Project For Empty Space (PES), the New Jersey-based arts organization that supports socially-aware artists, has tripled their operating budget thanks to a $1.5 million grant from the Mellon Foundation’s Grant in Arts and Culture.
With this windfall, which will flow into the PES coffers through 2024, the organization will be able to expand its hub in Newark, double the number of artists who can participate in its residency program, and hire much needed staff.
“There are so many ways that this funding allows us to realize many of our long-standing goals,” the PES co-directors Jasmine Wahi and Rebecca Pauline Jampol told ARTnews via email.
PES is rooted in art tied to social discourse and activism and the directors say that besides the obvious benefits of expansion, the Mellon Grant money will help them encourage artists in PES programs “to really flex their imaginations during their times with us.”
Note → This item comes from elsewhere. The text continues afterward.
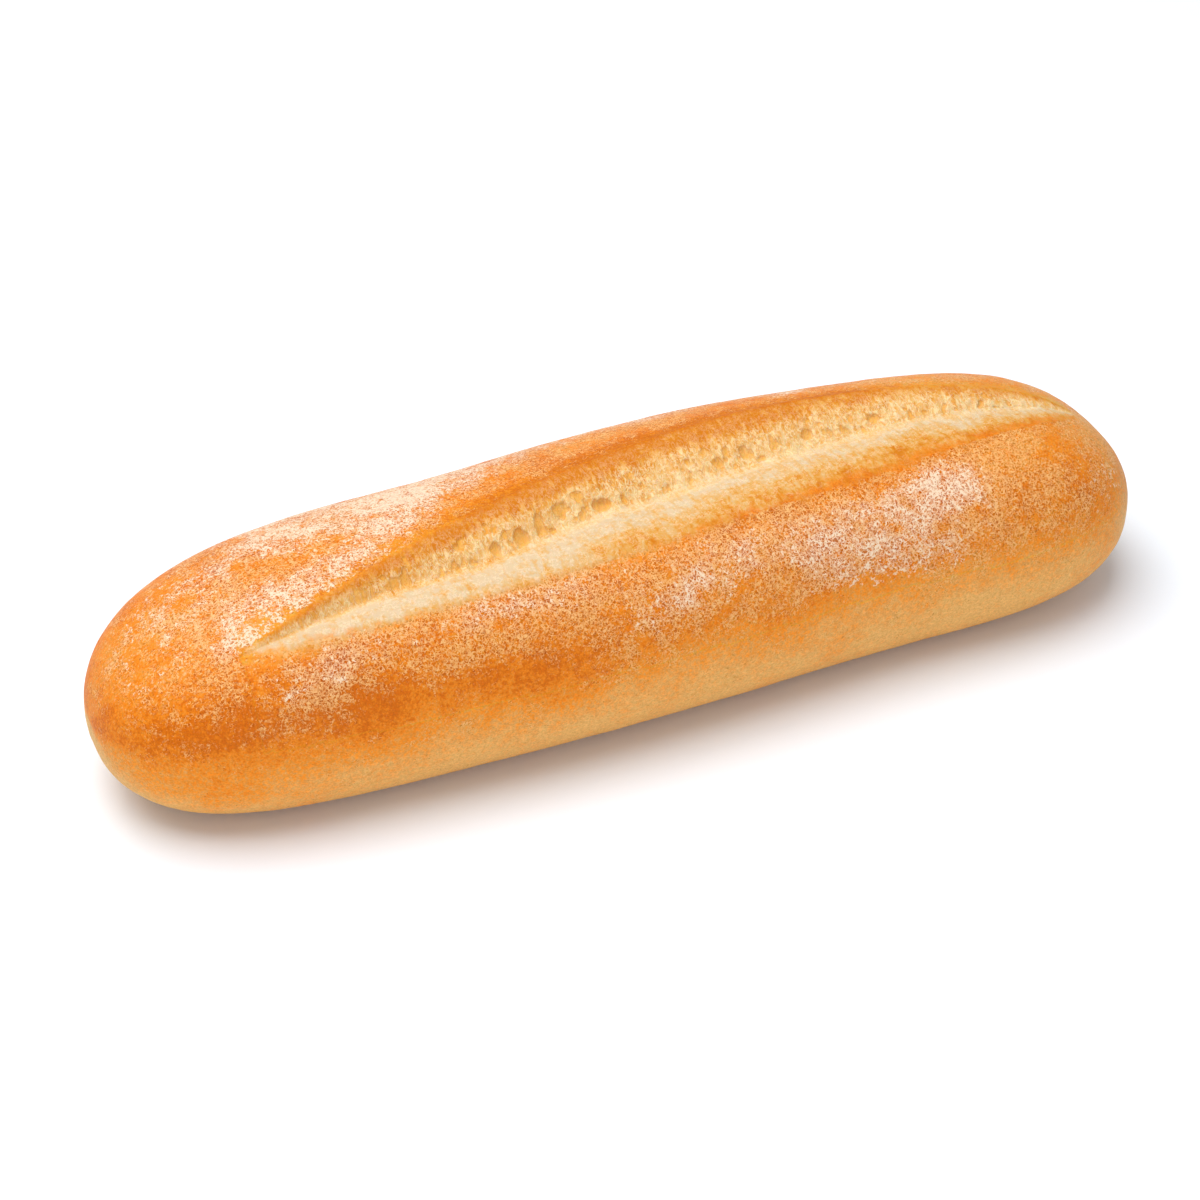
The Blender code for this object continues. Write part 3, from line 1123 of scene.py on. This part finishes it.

Like many small non-profits, PES runs with a relatively small crew. The Grant money will also allow Wahi and Jampol to bolster their staff starting with the addition of a Residency Manager and a Director of Development, who will help with PES’s expansion plans and influx of artists.
The Newark expansion will include new studios for the increased number of artists in residency and a new gallery with space for outdoor public art projects that is surrounded by a city park. In Manhattan’s Lower East Side, where PES first began in 2010, the organization will open a hybridized residency program and exhibition space. Another downtown Manhattan space will open in the fall.